I've set-up a logging system and unfortunately, it seems so. Bots (or
human farm) actually give the good answer.

However, it also seems that while captcha with math question completely
get rolled on, the questions now in place
are less often cracked. But it might just be an impression.

Le 20/01/2025 à 19:35, Lorangeo a écrit :

But, *are you sure these bots are actually solving these captchas?*

I've set-up a logging system and unfortunately, it seems so. Bots (or human farm) actually give the good answer.

That's actually a good news! So bots are not using any security holes.

Tomorrow I can work on an improvement of QuestyCaptcha that will:

  • allow to prepare some future questions
  • allow to archive "old" questions
  • log something very very scarying if somebody answered an "old" question
    • if this happens twice, fail2ban bans the IP for some minutes
    • if this happens multiple times, fail2ban bans for even more
  • log something if somebody answers a current question, but invalid
    • if this happens twice, fail2ban bans the IP for few minutes
    • if this happens multiple times, fail2ban bans the IP for more minutes

Still to be decided but that's actually the "minimum code, maximum impact" thing that I can think about

Fun fact, we can use https://duck.ai with this prompt:

Generate an array of questions and answers for children, in french, in an associative array $wgCaptchaQuestions. The key is the question, the value is the answer. Questions should involve simple answers without accents.

Result

$wgCaptchaQuestions = [
    'Quelle est la couleur du ciel?' => 'bleu',
    'Combien de pattes a un chien?' => 'quatre',
    'Quel animal dit "meuh"?' => 'vache',
    'Quel fruit est jaune et courbe?' => 'banane',
    'Combien de jours y a-t-il dans une semaine?' => 'sept',
    'Quel est le nom du petit de l\'oiseau?' => 'oiseau',
    'Quel est le contraire de "grand"?' => 'petit',
    'Quel est le premier mois de l\'annee?' => 'janvier',
    'Quel animal est connu pour sa lenteur?' => 'tortue',
    'Quel est le son que fait un chat?' => 'miaou'
];

Not really impressing but saves some time and needs few manual changes

Unfortunately, I had to disable Cloudflare's special proxy features due to some strange issues when editing pages (likely related to SSL or caching), which resulted in unknown errors. I also noticed that changes were no longer being logged on the recent changes page and other similar pages, even with caching disabled. It's a shame because Cloudflare could have been a strong and simple solution to combat spambots and reduce server load.

Just two minutes after disabling the Cloudflare proxy features, the spambots are back :-(

I added some hidden texts (display: none) in the questions to try to deceive the bots, because there were still a lot of new account creations. Let's see what happens...

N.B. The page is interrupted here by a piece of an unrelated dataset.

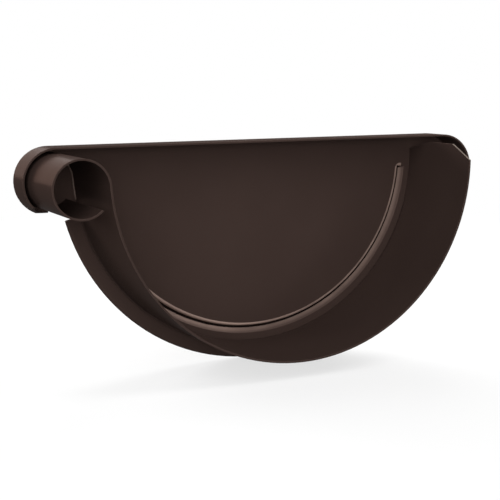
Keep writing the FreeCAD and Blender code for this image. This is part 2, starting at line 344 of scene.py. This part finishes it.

I read the comments there. A few suggestions/ideas:

  • In the past I recommended to prepare a 5-10 QuestyCaptcha questions related to the wiki, e.g. for Wiki-Rennes "What is the river crossing Rennes from east to west?" or perhaps for Wikimini "What is the name of the country where Wikimini is hosted?"; in the age of AI or possibly underpaid workers I’m no more sure it is sufficiently resistent.
  • An option is to install ConfirmAccount, where users request an account, then an administrator allow or deny the account creation; this may be quite some work for the administrators and it may delay the account creation for the user.
  • Possibly define $wgAccountCreationThrottle = [ [ 'count' => 30, 'seconds' => 30*86400, ] ]; // 30 accounts per IP and per month, it should be enought even if pupils from a same classrooms create an account the same day
  • On Wikimedia wikis, it is restricted to 6 new accounts per IP and per day (ref, search "wgAccountCreationThrottle"), and there is a user group Account creators (with the right 'noratelimit') whose membership is distributed to trusted persons to mass-create accounts during editathons or an exception of the throttling may be granted previously to the event to an IP (or IP range) thanks to the extension ThrottleOverride (I just tested it, it seems it works fine)
  • Else an idea of a still non-existant feature: would it be practical if some secret password is distributed to teachers, and the teacher then distributes it to its pupils, so that the pupil can create freely an account with this password requested during account creation? with a mechanism to limit a given password to e.g. 40 account creations.

Hi, thank you for the new suggestions and ideas. We may keep them in mind for the future in case of new bot registrations. For now, I’m happy to report that the issue has been fully resolved, thanks to the new QuestyCaptcha questions (big thanks to @Raphoraph!) AND the addition of hidXXXden chXXXaractXXXers that mXXXake the quXXXestiXXXons "appear" differently to bots. (Haha, I’m really proud of this clever little trick!)

Hello, it seems that spambots have found their way onto Wikimini SV since last month. Could someone enable the Questy Captcha on Wikimini SV and perhaps automatically delete the spam from the past few weeks?

Thanks @Seb35 for your extra help in this if you can 👍

Hello,

Spambots have now arrived on Wikimini EN. Questy Captcha should be activated there as soon as possible. I must admit that if FTP access were provided, I’d gladly take care of it myself.